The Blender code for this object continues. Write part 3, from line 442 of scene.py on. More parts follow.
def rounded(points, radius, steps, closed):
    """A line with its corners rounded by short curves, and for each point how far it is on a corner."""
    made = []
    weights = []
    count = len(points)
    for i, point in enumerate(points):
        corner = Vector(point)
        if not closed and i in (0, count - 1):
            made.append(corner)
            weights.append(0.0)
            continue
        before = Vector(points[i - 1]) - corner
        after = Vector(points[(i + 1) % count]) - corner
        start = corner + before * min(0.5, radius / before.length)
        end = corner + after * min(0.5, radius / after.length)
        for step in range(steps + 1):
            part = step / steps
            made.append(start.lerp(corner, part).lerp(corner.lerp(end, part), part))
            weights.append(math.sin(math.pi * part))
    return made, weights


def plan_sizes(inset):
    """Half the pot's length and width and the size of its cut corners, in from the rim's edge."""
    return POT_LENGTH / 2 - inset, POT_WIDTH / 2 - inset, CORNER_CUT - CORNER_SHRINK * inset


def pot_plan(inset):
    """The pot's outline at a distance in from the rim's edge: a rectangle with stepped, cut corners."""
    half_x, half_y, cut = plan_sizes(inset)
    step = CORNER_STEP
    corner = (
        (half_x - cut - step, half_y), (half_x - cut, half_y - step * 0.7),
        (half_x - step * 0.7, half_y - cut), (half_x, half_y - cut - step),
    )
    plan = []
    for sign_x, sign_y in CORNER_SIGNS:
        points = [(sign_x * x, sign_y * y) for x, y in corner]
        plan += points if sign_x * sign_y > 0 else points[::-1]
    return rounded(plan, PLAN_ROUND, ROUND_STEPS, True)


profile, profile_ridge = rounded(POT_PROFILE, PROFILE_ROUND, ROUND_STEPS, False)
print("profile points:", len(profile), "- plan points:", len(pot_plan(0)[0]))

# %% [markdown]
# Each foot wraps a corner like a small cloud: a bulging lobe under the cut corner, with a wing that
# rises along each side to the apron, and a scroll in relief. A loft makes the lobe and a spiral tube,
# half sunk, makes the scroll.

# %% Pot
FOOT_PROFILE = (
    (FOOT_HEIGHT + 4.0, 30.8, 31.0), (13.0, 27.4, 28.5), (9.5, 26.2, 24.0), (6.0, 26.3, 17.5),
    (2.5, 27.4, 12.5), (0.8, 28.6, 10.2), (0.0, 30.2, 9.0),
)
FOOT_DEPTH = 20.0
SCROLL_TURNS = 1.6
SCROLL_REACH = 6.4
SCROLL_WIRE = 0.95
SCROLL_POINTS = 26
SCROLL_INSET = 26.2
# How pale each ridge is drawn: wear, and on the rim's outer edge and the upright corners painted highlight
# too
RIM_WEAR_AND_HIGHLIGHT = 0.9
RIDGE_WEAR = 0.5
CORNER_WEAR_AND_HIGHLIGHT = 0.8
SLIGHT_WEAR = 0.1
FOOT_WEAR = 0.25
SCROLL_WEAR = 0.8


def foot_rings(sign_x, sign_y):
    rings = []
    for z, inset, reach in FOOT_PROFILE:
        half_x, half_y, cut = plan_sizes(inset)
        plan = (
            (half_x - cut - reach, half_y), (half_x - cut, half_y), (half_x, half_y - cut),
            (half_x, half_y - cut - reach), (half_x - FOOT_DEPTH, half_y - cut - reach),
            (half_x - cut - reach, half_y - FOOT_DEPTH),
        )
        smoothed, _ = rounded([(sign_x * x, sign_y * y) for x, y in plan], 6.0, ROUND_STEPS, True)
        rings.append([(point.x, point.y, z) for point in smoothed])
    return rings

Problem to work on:
The lines above should be duplicated exactly.

Task result:
The Blender code for this object continues. Write part 3, from line 442 of scene.py on. More parts follow.
def rounded(points, radius, steps, closed):
    """A line with its corners rounded by short curves, and for each point how far it is on a corner."""
    made = []
    weights = []
    count = len(points)
    for i, point in enumerate(points):
        corner = Vector(point)
        if not closed and i in (0, count - 1):
            made.append(corner)
            weights.append(0.0)
            continue
        before = Vector(points[i - 1]) - corner
        after = Vector(points[(i + 1) % count]) - corner
        start = corner + before * min(0.5, radius / before.length)
        end = corner + after * min(0.5, radius / after.length)
        for step in range(steps + 1):
            part = step / steps
            made.append(start.lerp(corner, part).lerp(corner.lerp(end, part), part))
            weights.append(math.sin(math.pi * part))
    return made, weights


def plan_sizes(inset):
    """Half the pot's length and width and the size of its cut corners, in from the rim's edge."""
    return POT_LENGTH / 2 - inset, POT_WIDTH / 2 - inset, CORNER_CUT - CORNER_SHRINK * inset


def pot_plan(inset):
    """The pot's outline at a distance in from the rim's edge: a rectangle with stepped, cut corners."""
    half_x, half_y, cut = plan_sizes(inset)
    step = CORNER_STEP
    corner = (
        (half_x - cut - step, half_y), (half_x - cut, half_y - step * 0.7),
        (half_x - step * 0.7, half_y - cut), (half_x, half_y - cut - step),
    )
    plan = []
    for sign_x, sign_y in CORNER_SIGNS:
        points = [(sign_x * x, sign_y * y) for x, y in corner]
        plan += points if sign_x * sign_y > 0 else points[::-1]
    return rounded(plan, PLAN_ROUND, ROUND_STEPS, True)


profile, profile_ridge = rounded(POT_PROFILE, PROFILE_ROUND, ROUND_STEPS, False)
print("profile points:", len(profile), "- plan points:", len(pot_plan(0)[0]))

# %% [markdown]
# Each foot wraps a corner like a small cloud: a bulging lobe under the cut corner, with a wing that
# rises along each side to the apron, and a scroll in relief. A loft makes the lobe and a spiral tube,
# half sunk, makes the scroll.

# %% Pot
FOOT_PROFILE = (
    (FOOT_HEIGHT + 4.0, 30.8, 31.0), (13.0, 27.4, 28.5), (9.5, 26.2, 24.0), (6.0, 26.3, 17.5),
    (2.5, 27.4, 12.5), (0.8, 28.6, 10.2), (0.0, 30.2, 9.0),
)
FOOT_DEPTH = 20.0
SCROLL_TURNS = 1.6
SCROLL_REACH = 6.4
SCROLL_WIRE = 0.95
SCROLL_POINTS = 26
SCROLL_INSET = 26.2
# How pale each ridge is drawn: wear, and on the rim's outer edge and the upright corners painted highlight
# too
RIM_WEAR_AND_HIGHLIGHT = 0.9
RIDGE_WEAR = 0.5
CORNER_WEAR_AND_HIGHLIGHT = 0.8
SLIGHT_WEAR = 0.1
FOOT_WEAR = 0.25
SCROLL_WEAR = 0.8


def foot_rings(sign_x, sign_y):
    rings = []
    for z, inset, reach in FOOT_PROFILE:
        half_x, half_y, cut = plan_sizes(inset)
        plan = (
            (half_x - cut - reach, half_y), (half_x - cut, half_y), (half_x, half_y - cut),
            (half_x, half_y - cut - reach), (half_x - FOOT_DEPTH, half_y - cut - reach),
            (half_x - cut - reach, half_y - FOOT_DEPTH),
        )
        smoothed, _ = rounded([(sign_x * x, sign_y * y) for x, y in plan], 6.0, ROUND_STEPS, True)
        rings.append([(point.x, point.y, z) for point in smoothed])
    return rings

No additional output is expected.